Seneca Improved: Shakespeare’s Medieval Optimism
DOI:
https://doi.org/10.13133/2283-8759/18616Keywords:
Nihilism, Calvinism, Romance, Medieval Drama, Tragedy, TragicomedyAbstract
Seneca’s tragedies are tantamount to anti-theodicies, featuring vicious cycles of violence that seem impossible to forestall, enacted by protagonists and antagonists at the mercy of forces beyond their control. Some critics such as Jan Kott try to align Shakespeare with this perspective. In Shakespeare’s plays, however, Senecan pessimism is relatively limited and almost always framed within the opposing conventions of vernacular Christian drama. Expressions of nihilism tend to be undercut by dramatic irony. Shakespeare’s distinctiveness in this regard is more apparent if we compare him to Marlowe, as well as later figures such as Webster. Senecan pessimism takes on new life for these early modern English playwrights as a classical analogue of the despair and abandonment they feel in response to Calvinism, which presents God as pitiless and inscrutable. Shakespeare, by contrast, hews more closely to an older and more optimistic vision of divine justice. Revengers and overreachers are not exultant at the end but instead defeated, deflated, and demoralized, like the Antichrists and Lucifers of medieval cycle plays. Characters have some degree of moral agency, like the protagonists of morality plays. They are offered opportunities for repentance, even if they do not always choose to change their ways.

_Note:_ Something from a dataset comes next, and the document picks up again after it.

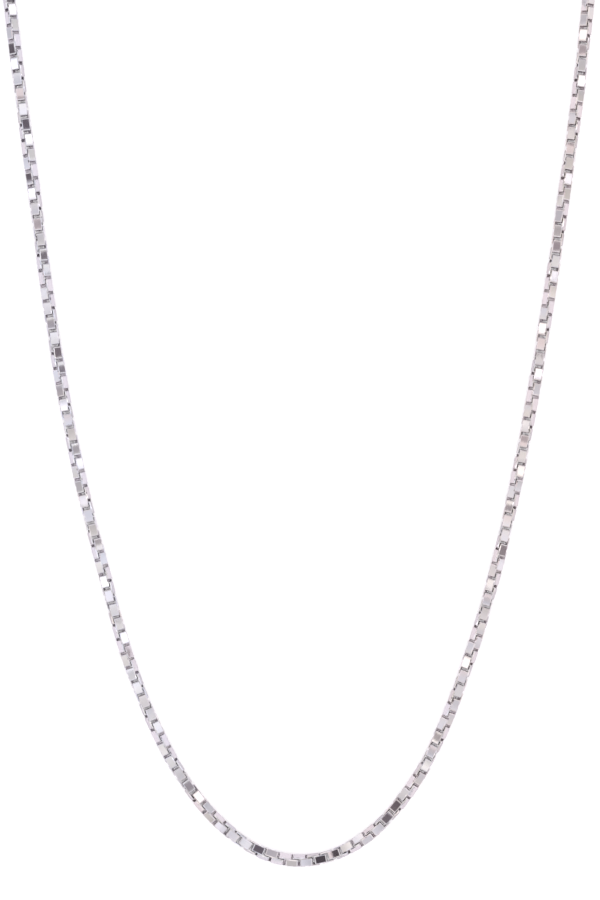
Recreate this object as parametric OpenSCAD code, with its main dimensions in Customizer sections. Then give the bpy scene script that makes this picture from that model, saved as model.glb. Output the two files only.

Providence provides quasi-miraculous resolutions. I focus here on Shakespeare’s four main tragedies, Hamlet, Macbeth, Othello, and King Lear, as well as his rewriting of key elements of these tragedies in his later tragicomedies: Ophelia as the Jailer’s daughter in The Two Noble Kinsmen, Cordelia as Marina in Pericles, and Othello as Leontes in The Winter’s Tale, as well as Posthumus Leonatus in Cymbeline. Shakespeare’s medieval optimism, already apparent in his earlier tragedies, becomes more pronounced over the course of his career. While his contemporaries became more Neo-Senecan, Shakespeare instead doubled down on his lifelong indebtedness to medieval Christian drama and romance.